Larry Rosen, psychology professor at California State University, talks about how our phones raise anxiety levels by increasing the release of cortisol to where we get almost panicky if we DON’T check our phones often because we’re thinking about what we might we be missing out on. Sound crazy? Vow not to look at your phone for an hour and then leave the sound on. Every chime of a message coming in or a notification popping up will make most people have to consciously force themselves not to look at their phone, and it’s easy to see just how anxious that makes them. I see this with my students in class all the time when I let them know I don’t want phones out while I’m lecturing (call me old-fashioned, but I think this is rude). And when I’m with someone (and yes, even you ma 😐) and a text comes through, they’ll say: “Oh…just let me check this quickly.” Or, they pick up their phone like a robot programmed to do so, without realizing they haven’t actually made the conscious choice to do it. It pings…you look. Simple as that. (The best source for all of this info is a 60 Minutes report by Anderson Cooper called Brain Hacking).

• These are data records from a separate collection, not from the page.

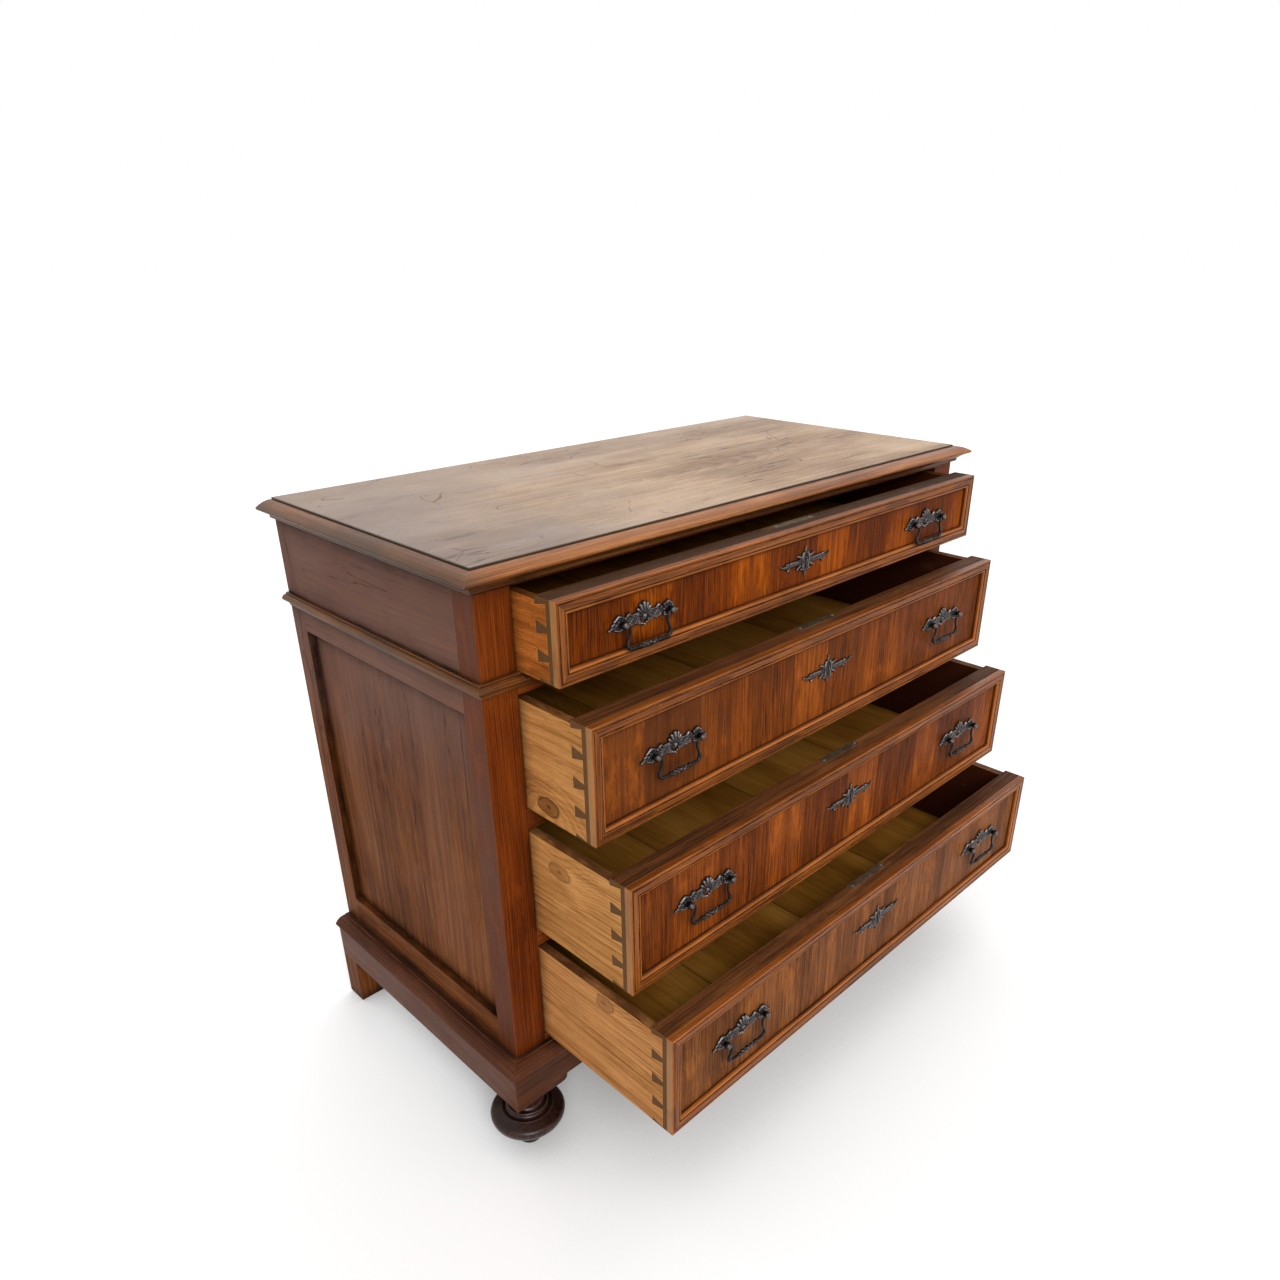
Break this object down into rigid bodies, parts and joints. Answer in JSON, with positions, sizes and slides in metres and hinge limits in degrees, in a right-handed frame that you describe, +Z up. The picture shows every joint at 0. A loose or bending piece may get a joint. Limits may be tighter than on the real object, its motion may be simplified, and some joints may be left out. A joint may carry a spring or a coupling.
{
  "type": "chest of drawers",
  "caption": "Free-standing walnut chest: panelled case on a moulded plinth with turned feet, holding sliding dovetailed drawers with mitred mouldings, locks and swinging bail pulls.",
  "frame": {"origin": "middle of the footprint, on the floor, with the drawers standing ajar as in the picture", "axes": "+X to the viewer's right along the front, +Y from the front to the back, +Z up"},
  "size_m": [1.255, 0.8453, 1],
  "materials": {
    "walnut": "old waxed walnut, satin",
    "walnut_top": "worn, sun-faded walnut, dull",
    "walnut_sides": "dry greyed walnut, dull",
    "walnut_veneer": "striped walnut veneer, satin",
    "pine": "aged bare pine, dull",
    "steel": "dark aged iron, dull",
    "cast_metal": "blackened cast metal with rubbed highlights"
  },
  "bodies": {
    "carcase": {"top_board": "walnut_top", "top_moulding": "walnut", "waist_moulding": "walnut", "front_rails": "walnut", "front_posts": "walnut", "rear_stiles": "walnut_sides", "side_rails": "walnut_sides", "side_panels": "walnut_sides", "drawer_runners": "pine", "back_rails": "pine", "back_boards": "pine", "plinth_boards": "walnut", "plinth_moulding": "walnut", "plinth_blocks": "pine", "bun_feet": "walnut", "rear_legs": "walnut"},
    "drawer_1": {"drawer_1_front_core": "walnut", "drawer_1_front_frame": "walnut", "drawer_1_veneer_panel": "walnut_veneer", "drawer_1_sides_and_back": "pine", "drawer_1_bottom": "pine", "drawer_1_lock": "steel", "drawer_1_escutcheon": "cast_metal", "drawer_1_handle_plates": "cast_metal"},
    "drawer_1_bolt": {"drawer_1_lock_bolt": "steel"},
    "drawer_1_bail_left": {"drawer_1_bail_left": "cast_metal"},
    "drawer_1_bail_right": {"drawer_1_bail_right": "cast_metal"},
    "drawer_2": {"drawer_2_front_core": "walnut", "drawer_2_front_frame": "walnut", "drawer_2_veneer_panel": "walnut_veneer", "drawer_2_sides_and_back": "pine", "drawer_2_bottom": "pine", "drawer_2_lock": "steel", "drawer_2_escutcheon": "cast_metal", "drawer_2_handle_plates": "cast_metal"},
    "drawer_2_bolt": {"drawer_2_lock_bolt": "steel"},
    "drawer_2_bail_left": {"drawer_2_bail_left": "cast_metal"},
    "drawer_2_bail_right": {"drawer_2_bail_right": "cast_metal"},
    "drawer_3": {"drawer_3_front_core": "walnut", "drawer_3_front_frame": "walnut", "drawer_3_veneer_panel": "walnut_veneer", "drawer_3_sides_and_back": "pine", "drawer_3_bottom": "pine", "drawer_3_lock": "steel", "drawer_3_escutcheon": "cast_metal", "drawer_3_handle_plates": "cast_metal"},
    "drawer_3_bolt": {"drawer_3_lock_bolt": "steel"},
    "drawer_3_bail_left": {"drawer_3_bail_left": "cast_metal"},
    "drawer_3_bail_right": {"drawer_3_bail_right": "cast_metal"},
    "drawer_4": {"drawer_4_front_core": "walnut", "drawer_4_front_frame": "walnut", "drawer_4_veneer_panel": "walnut_veneer", "drawer_4_sides_and_back": "pine", "drawer_4_bottom": "pine", "drawer_4_lock": "steel", "drawer_4_escutcheon": "cast_metal", "drawer_4_handle_plates": "cast_metal"},
    "drawer_4_bolt": {"drawer_4_lock_bolt": "steel"},
    "drawer_4_bail_left": {"drawer_4_bail_left": "cast_metal"},
    "drawer_4_bail_right": {"drawer_4_bail_right": "cast_metal"}
  },
  "joints": [
    {"name": "drawer_1_slide", "type": "slide", "parent": "carcase", "child": "drawer_1", "axis": [0, -1, 0], "range_m": [-0.088, 0.312]},
    {"name": "drawer_1_bolt_throw", "type": "slide", "parent": "drawer_1", "child": "drawer_1_bolt", "axis": [0, 0, 1], "range_m": [0, 0.01]},
    {"name": "drawer_1_bail_left_swing", "type": "hinge", "parent": "drawer_1", "child": "drawer_1_bail_left", "pos_m": [-0.36, -0.21385, 0.903], "axis": [-1, 0, 0], "range_deg": [0, 100]},
    {"name": "drawer_1_bail_right_swing", "type": "hinge", "parent": "drawer_1", "child": "drawer_1_bail_right", "pos_m": [0.36, -0.21385, 0.903], "axis": [-1, 0, 0], "range_deg": [0, 100]},
    {"name": "drawer_2_slide", "type": "slide", "parent": "carcase", "child": "drawer_2", "axis": [0, -1, 0], "range_m": [-0.147, 0.253]},
    {"name": "drawer_2_bolt_throw", "type": "slide", "parent": "drawer_2", "child": "drawer_2_bolt", "axis": [0, 0, 1], "range_m": [0, 0.01]},
    {"name": "drawer_2_bail_left_swing", "type": "hinge", "parent": "drawer_2", "child": "drawer_2_bail_left", "pos_m": [-0.36, -0.27285, 0.726], "axis": [-1, 0, 0], "range_deg": [0, 100]},
    {"name": "drawer_2_bail_right_swing", "type": "hinge", "parent": "drawer_2", "child": "drawer_2_bail_right", "pos_m": [0.36, -0.27285, 0.726], "axis": [-1, 0, 0], "range_deg": [0, 100]},
    {"name": "drawer_3_slide", "type": "slide", "parent": "carcase", "child": "drawer_3", "axis": [0, -1, 0], "range_m": [-0.213, 0.187]},
    {"name": "drawer_3_bolt_throw", "type": "slide", "parent": "drawer_3", "child": "drawer_3_bolt", "axis": [0, 0, 1], "range_m": [0, 0.01]},
    {"name": "drawer_3_bail_left_swing", "type": "hinge", "parent": "drawer_3", "child": "drawer_3_bail_left", "pos_m": [-0.36, -0.33885, 0.5105], "axis": [-1, 0, 0], "range_deg": [0, 100]},
    {"name": "drawer_3_bail_right_swing", "type": "hinge", "parent": "drawer_3", "child": "drawer_3_bail_right", "pos_m": [0.36, -0.33885, 0.5105], "axis": [-1, 0, 0], "range_deg": [0, 100]},
    {"name": "drawer_4_slide", "type": "slide", "parent": "carcase", "child": "drawer_4", "axis": [0, -1, 0], "range_m": [-0.291, 0.109]},
    {"name": "drawer_4_bolt_throw", "type": "slide", "parent": "drawer_4", "child": "drawer_4_bolt", "axis": [0, 0, 1], "range_m": [0, 0.01]},
    {"name": "drawer_4_bail_left_swing", "type": "hinge", "parent": "drawer_4", "child": "drawer_4_bail_left", "pos_m": [-0.36, -0.41685, 0.2965], "axis": [-1, 0, 0], "range_deg": [0, 100]},
    {"name": "drawer_4_bail_right_swing", "type": "hinge", "parent": "drawer_4", "child": "drawer_4_bail_right", "pos_m": [0.36, -0.41685, 0.2965], "axis": [-1, 0, 0], "range_deg": [0, 100]}
  ]
}
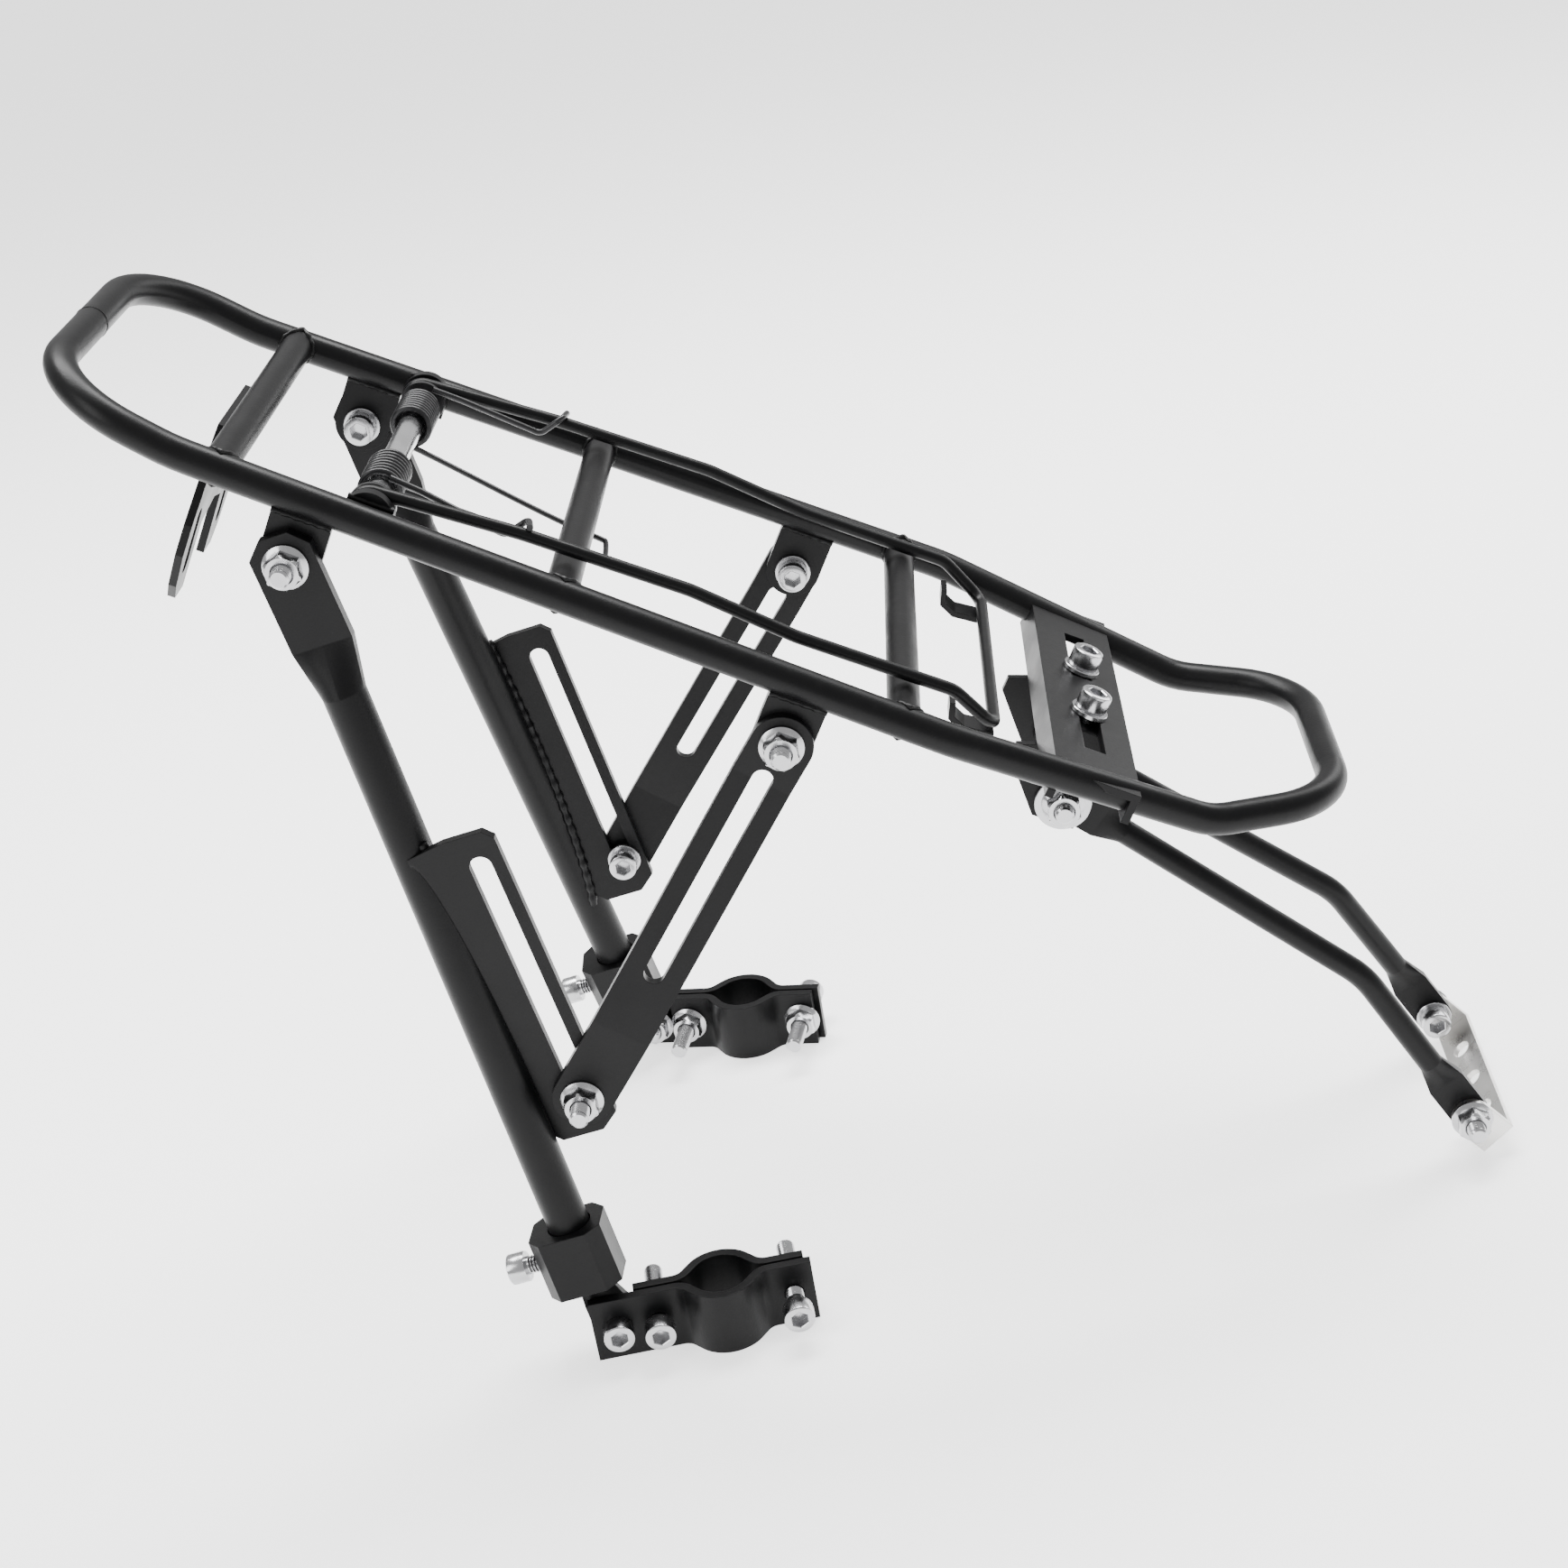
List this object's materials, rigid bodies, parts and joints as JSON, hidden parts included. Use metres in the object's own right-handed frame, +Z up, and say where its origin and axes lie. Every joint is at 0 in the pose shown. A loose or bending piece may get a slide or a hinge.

Think about texts. That little chime tells us someone out there is connecting with us, and who could it be? Is it someone proclaiming their everlasting love to you (in my case, nope 🙄)? Is it someone who needs your help for an emergency (probably not and wouldn’t 911 be a better choice anyway)? Maybe it’s your friend sharing the gossip they heard and swore they would never tell anyone about that you just gotta hear. Regardless, we HAVE to look. We’re conditioned to look! It’s like Pavlov’s dogs: we hear the chime or feel the vibration or see the screen light up, and we salivate! We respond. In other words, the phone is in control of us…not the other way around! When you think about that, it’s actually pretty scary.
Maybe because I’m so old, I want to fight against this more than I have. I want to really accomplish things…not look at things. I want to make stuff…not look at stuff others have made. I want to connect with a ‘real’ someone…not see another pic of them as I scroll through my feed. And think about that term – feed. It’s like our phones feed our need for something to do. Are we that unable to entertain ourselves that our phone has to ‘feed’ us stuff to sustain us? What happened to days outside working in the yard or setting up a badminton game or taking a long walk with your partner? What happened to laying on the couch with a couple of library books? What happened to starting a new hobby and learning to make something special? What happened to baking in the kitchen and having a special dessert for dinner that night? What happened to having a jigsaw puzzle on the kitchen table that everyone in the family works on?
But most importantly, what happened to thinking these things weren’t enough, but that a screen is? And our phones are just 1 screen of the many we have. Add laptops, iPads, and smart TV’s in the mix, and it’s a wonder we get anything done off a screen.
To be honest, I know I couldn’t ever give up my cell phone completely since it’s the only way I have to talk to ma and sis and other family when they want to natter. I also feel better having it when I’m on the highway in case I need help, while it’s also necessary for work. So I guess the question for me is this: how do I balance the use of it against the ‘want’ of it? How do I use it as a tool instead of it using me to buy more, scroll more, click more?
I’d ponder this a bit more if I could, but here’s the thing: my screen just lit up and it’s Kohl’s telling me my new shoes are ready to pick up, Subway sent me a new text coupon plus I have to know the sandwich of the day, I haven’t checked Facebook yet to see if the pic of me and Dottie got anymore likes, and last night when I was scrolling I saw a great shirt advertised at 80% off. How can I pass up that deal? Hmmmm. Maybe I should try to find out. Maybe we all should.